Sılık, “Babamın durumundan endişeliyiz. Babam 75 yaşında ve bir iftiraya uğradığı için orada haksız bir şekilde tutuluyor. Cumhurbaşkanı’na biz hapse atın diye mi oy verdik. Ben adalet Bakanlığı’na da sesleniyorum senin bakanlığın bu, adaletin bu mu? Adalet tek taraflı mı işliyor sadece zenginlere için mi adalet var. Tarafsız heyetlerden oluşan doktorların babamın tedavisine bakmasını istiyorum. Ağır hasta ve mağdur olmasına rağmen cezaevinde kalabilir diyorlar. Bu bunu haksızlığı kabul etmiyoruz. Ben tüm hasta tutsakların evinde tedavi olmasını istiyorum.
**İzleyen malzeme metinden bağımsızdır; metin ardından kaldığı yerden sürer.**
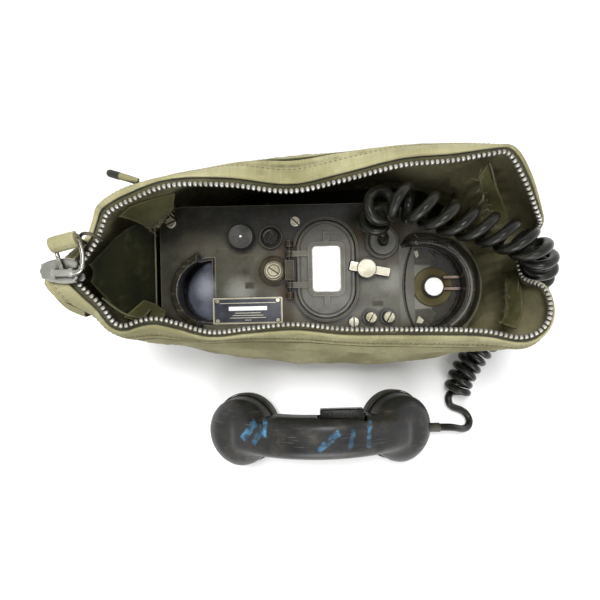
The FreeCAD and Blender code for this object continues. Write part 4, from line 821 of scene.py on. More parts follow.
def helixLine():
    cord = curlyCord
    step = cord["routeStep"]
    centres = evenly(routeLine(cord["coilRoute"]), gap=step)
    turns = [0.0]
    for n in range(1, len(centres)):
        uneven = 1 + cord["unevenPitch"] * noise.noise(Vector((n * step * 28, 3.1, 0.4)))
        turns.append(turns[-1] + step / (pitchAt(n * step) * uneven))
    sides = []
    side = Vector((1, 0, 0))
    for n in range(len(centres)):
        along = (centres[min(n + 1, len(centres) - 1)] - centres[max(n - 1, 0)]).normalized()
        side = (side - along * side.dot(along)).normalized()
        sides.append((side.copy(), side.cross(along)))
    # the last turn ends at the side where the lead begins
    goal = cord["leadRoute"][0] - centres[-1]
    endAngle = math.atan2(goal.dot(sides[-1][1]), goal.dot(sides[-1][0]))
    radius = (cord["coil"] - cord["wire"]) / 2
    wanted = 0.0
    line = []
    for n, centre in enumerate(centres):
        if turns[n] < wanted and n < len(centres) - 1:
            continue
        wanted += 1 / cord["pointsPerTurn"]
        side, rise = sides[n]
        swell = smoothstep((n * step - cord["swellFrom"]) / cord["swellReach"])
        uneven = 1 + cord["unevenRadius"] * noise.noise(Vector((n * step * 35, 8.7, 1.9)))
        reach = radius * swell * uneven
        angle = endAngle + fullTurn * (turns[n] - turns[-1])
        offset = side * math.cos(angle) * reach + rise * math.sin(angle) * reach
        # pulled sideways over the wall, the turns lean along the coil
        hold = smoothstep((n * step - cord["leanFrom"]) / cord["leanRise"])
        hold *= smoothstep((cord["leanTo"] - n * step) / cord["leanFall"])
        line.append(centre + offset - side.cross(rise) * offset.y * cord["lean"] * hold)
    return line


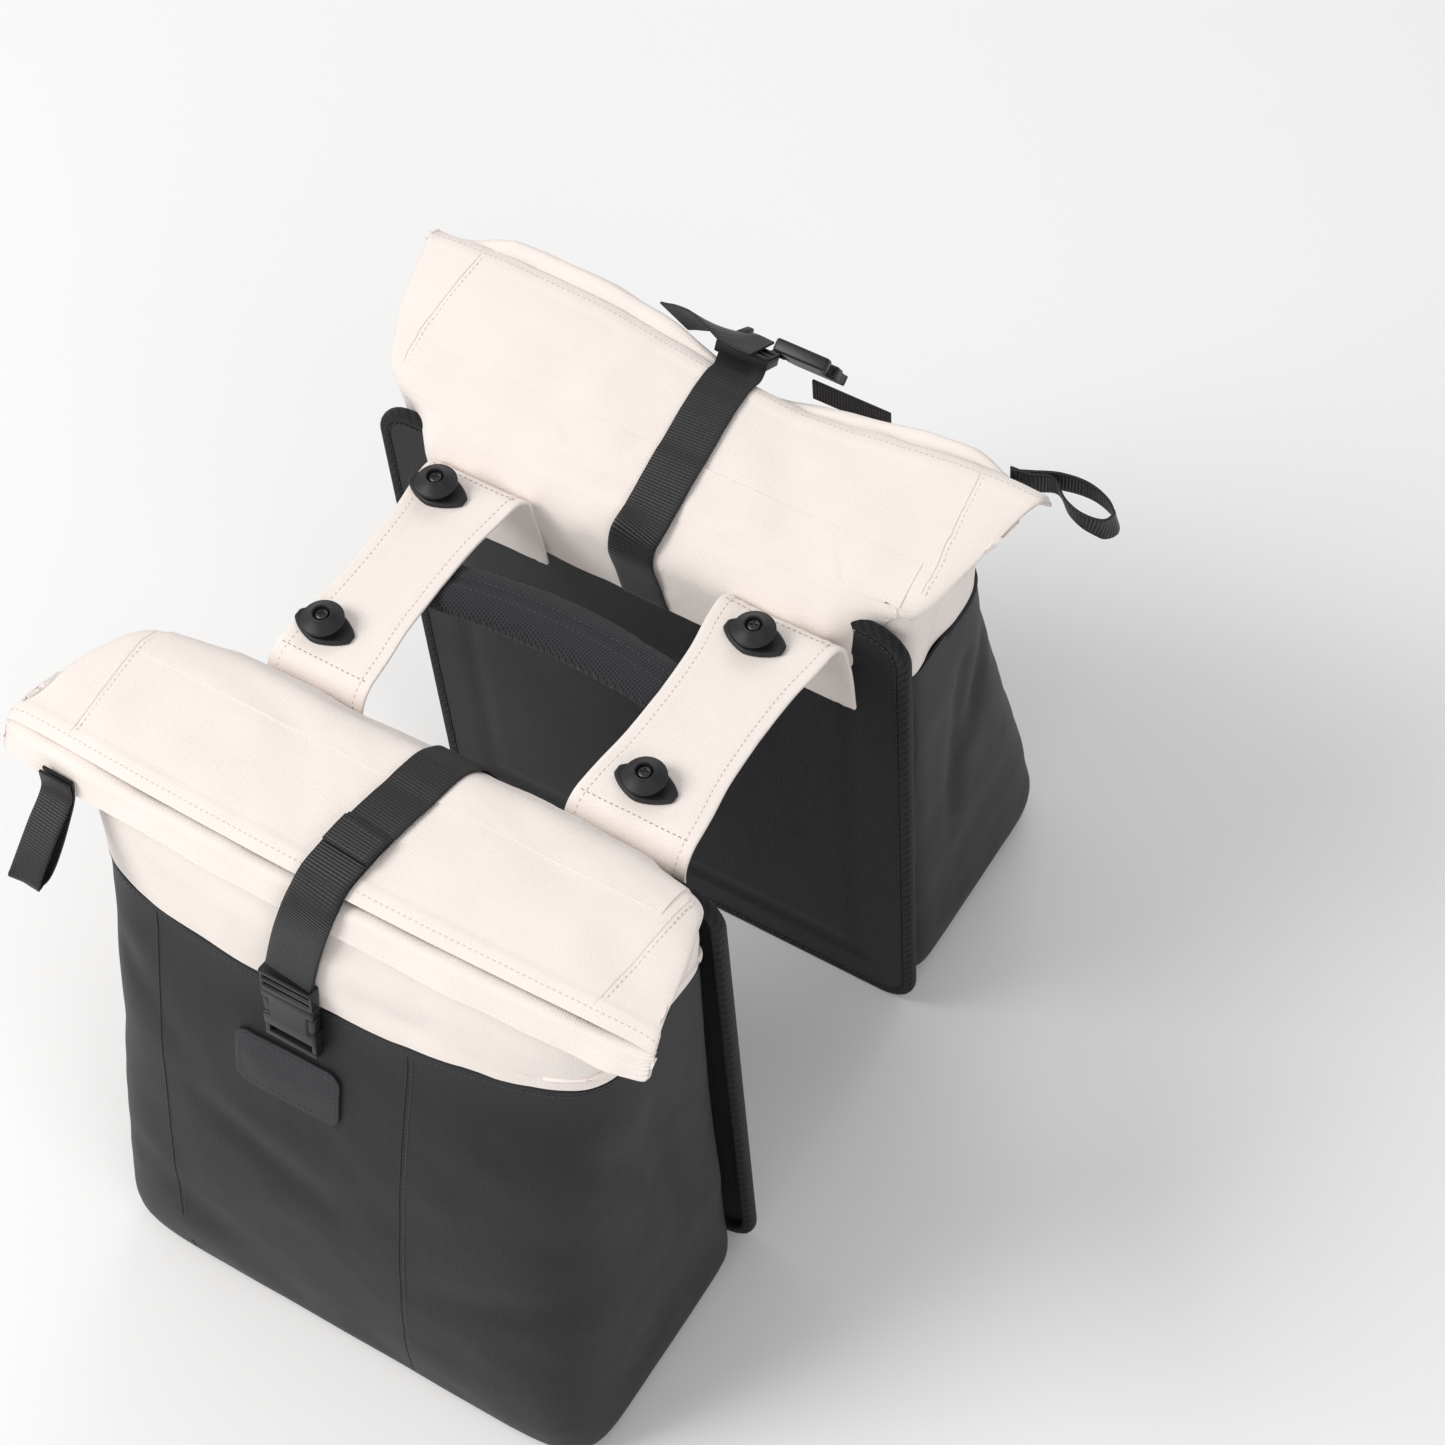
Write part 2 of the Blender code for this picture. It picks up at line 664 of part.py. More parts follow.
def carry_handle():
    """Padded handle under the flaps, along the rack."""
    start = REAR_FLAP_X + 0.10 * REAR_FLAP_WIDTH
    end = FRONT_FLAP_X - 0.10 * FRONT_FLAP_WIDTH
    top = FLAP_TOP - FLAP_THICKNESS - 1.5 * GAP
    rings = []
    for step in range(11):
        share = step / 10
        arch = math.sin(math.pi * share) ** 0.7
        y = HANDLE_MIDDLE_Y + 0.010 * math.sin(math.pi * share)
        swell = 0.80 + 0.20 * arch
        middle_z = top - swell * HANDLE_THICKNESS / 2
        ring = []
        for turn in range(12):
            across, up = squircle(math.tau * turn / 12, 3.0)
            ring.append(
                (
                    lerp(start, end, share),
                    y + across * swell * HANDLE_WIDTH / 2,
                    middle_z + up * swell * HANDLE_THICKNESS / 2,
                )
            )
        rings.append(ring)
    bm = loft(rings, True)
    bm.verts.ensure_lookup_table()
    bm.faces.new(bm.verts[-12:])
    bmesh.ops.recalc_face_normals(bm, faces=bm.faces)
    add_object("carry_handle", mesh_from(bm, "handle"), MESH_CLOTH, whole)


def stand_on_floor():
    """Moves the whole so that the origin is on the floor, below the middle of its box."""
    bpy.context.view_layer.update()
    graph = bpy.context.evaluated_depsgraph_get()
    points = []
    for obj in pannier.objects:
        evaluated = obj.evaluated_get(graph)
        mesh = evaluated.to_mesh()
        points += [obj.matrix_world @ vert.co for vert in mesh.vertices]
        evaluated.to_mesh_clear()
    low = [min(point[axis] for point in points) for axis in range(3)]
    high = [max(point[axis] for point in points) for axis in range(3)]
    whole.location = (-(low[0] + high[0]) / 2, -(low[1] + high[1]) / 2, -low[2])


for old in list(bpy.data.objects):
    bpy.data.objects.remove(old, do_unlink=True)

pannier = bpy.data.collections.new("double_pannier")
bpy.context.scene.collection.children.link(pannier)

CANVAS = material("canvas_pale", (0.86, 0.79, 0.76), 0.85)
COATED = material("coated_charcoal", (0.035, 0.035, 0.038), 0.6)
TAPE = material("binding_tape", (0.02, 0.02, 0.02), 0.7)
WEB = material("webbing_black", (0.02, 0.02, 0.021), 0.5)
PLASTIC = material("plastic_black", (0.02, 0.02, 0.02), 0.4)
PATCH = material("patch_dark", (0.03, 0.03, 0.032), 0.5)
MESH_CLOTH = material("handle_mesh", (0.045, 0.045, 0.048), 0.9)
STEEL = material("screw_black", (0.03, 0.03, 0.03), 0.35)

whole = bpy.data.objects.new("whole", None)
bpy.context.scene.collection.objects.link(whole)
bags = {}
for bag_side, turn in (("right", 0.0), ("left", math.pi)):
    empty = bpy.data.objects.new(f"{bag_side}_bag", None)
    bpy.context.scene.collection.objects.link(empty)
    empty.parent = whole
    empty.rotation_euler.z = turn
    bags[bag_side] = empty

for bag_side, bag in bags.items():
    lower_shell(bag_side, bag)
    upper_shell(bag_side, bag)
    back_panel(bag_side, bag)
    edge_binding(bag_side, bag)

right_path = hanging_closure(bags["right"])
left_buckle = slack_closure(bags["left"])
patch("right", bags["right"], RIGHT_STRAP_U[1])
patch("left", bags["left"], LEFT_STRAP_U[1])
strap_tail(bags["right"], right_path)
loose_tail(bags["left"], left_buckle)
pull_loop("right", bags["right"], HANGING_LOOP, [(1, 0, 0)] * len(HANGING_LOOP))
pull_loop("left", bags["left"], SIDEWAYS_LOOP, [(0.1, 0.25, 1)] * len(SIDEWAYS_LOOP))

flap("rear_flap", REAR_FLAP_X, REAR_FLAP_WIDTH)
flap("front_flap", FRONT_FLAP_X, FRONT_FLAP_WIDTH)
for end, along in (("rear", -1), ("front", 1)):
    for bag_side, out in (("right", -1), ("left", 1)):
        fastener(f"{end}_{bag_side}", along * FASTENER_SPREAD / 2, out * FASTENER_GAUGE / 2)
carry_handle()
stand_on_floor()
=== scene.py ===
import math

import bmesh
import bpy
from mathutils import Matrix, Vector, noise
from mathutils.bvhtree import BVHTree


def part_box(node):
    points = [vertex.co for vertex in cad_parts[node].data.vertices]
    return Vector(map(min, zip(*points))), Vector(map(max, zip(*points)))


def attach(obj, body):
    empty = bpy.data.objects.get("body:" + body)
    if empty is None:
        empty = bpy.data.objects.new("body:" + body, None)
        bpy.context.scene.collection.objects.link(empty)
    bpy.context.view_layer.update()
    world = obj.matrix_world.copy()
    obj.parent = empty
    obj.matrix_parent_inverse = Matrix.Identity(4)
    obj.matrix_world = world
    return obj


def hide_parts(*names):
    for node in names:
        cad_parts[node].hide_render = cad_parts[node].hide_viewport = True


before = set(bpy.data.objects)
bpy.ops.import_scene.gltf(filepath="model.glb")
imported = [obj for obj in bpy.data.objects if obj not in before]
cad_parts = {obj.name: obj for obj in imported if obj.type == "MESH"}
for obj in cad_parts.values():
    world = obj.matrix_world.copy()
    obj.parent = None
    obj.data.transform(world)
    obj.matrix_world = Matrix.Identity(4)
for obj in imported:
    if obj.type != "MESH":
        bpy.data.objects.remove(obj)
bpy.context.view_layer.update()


def cornersOf(node):
    return [Vector(corner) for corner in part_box(node)]


knobLow, knobHigh = cornersOf("front_right_knob")
knobSpread = {"along": 0.210, "across": 0.110}  # between the knobs' middles
knobMiddle = (knobLow + knobHigh) / 2
shift = Vector((knobMiddle.x - knobSpread["along"] / 2, knobMiddle.y + knobSpread["across"] / 2, 0.0))
ringSteps = 256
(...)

Sizin tedavinize ihtiyaçları yok çünkü siz insan gibi muamele etmiyorsunuz. Tüm dünya sesimizi duydu ama Türkiye duymuyor. Yetkililerin bu duruma çözüm bulmasını istiyoruz” dedi.
ANKARA
Ankara’da da Hasta Mahpuslara Özgürlük İnisiyatifi üyeleri, durumuna dikkat çektikleri Bolu F Tipi Kapalı Cezaevi’nde kalan hasta tutuklu Hayati Kaytan’ın tedavisinin yapılmasını istedi.
İHD Şubesi önünde yaptıkları açıklama sırasında üzerlerine “Hasta mahpuslara özgürlük” yazılı önlükler giyen İnsiyatif üyeleri adına İHD Ankara Şube Yöneticisi Serpil Köksal açıklama yaptı. Köksal, beynindeki tümör bulunup, yüzde 60 engelli olan Hayati Kaytan’a dair şu bilgileri paylaştı: “2009 yılında Ankara’da beyin tümörü ameliyatı geçirmiş, ameliyat sonrası kalan tümör artığı 28 seans ile kurutulmuş. 2009’dan bu yana hastalığı ile ilgili kontrol ve tıbbi takip, engeller ve sıkıntılarına rağmen sürmeye devam ediyor. 2016’da Sincan F Tipi’nden Bolu F Tipi’ne sevk edilmiştir. Dönem dönem epileptik nöbetler geçiriyor.”
‘TEDAVİ KOŞULLARI SAĞLANSIN’
Köksal, “8 Mart 2018 tarihli Numune Hastanesi raporunda 6-12 aylık periyotlar ile beyin cerrahisinin 3-6 aylık periyotlar ile de nörolojinin takibinde olması gerektiği belirtilmiş. Yeniden Bolu’ya götürülen ağır hasta mahpus olan Hayati Kaytan’ın tedavilerinin düzenli olarak yapılması, 2018 yılında verilen raporunda belirtilen aralıklarla tetkiklerinin yapılmasını, yaşam koşullarının insan onuruna uygun koşullarda düzenlenmesini, acil durumlarda gereken tedavilerinin yapılabilmesini sağlayan koşulların oluşturulmasını acil olarak talep ediyoruz” diye konuştu.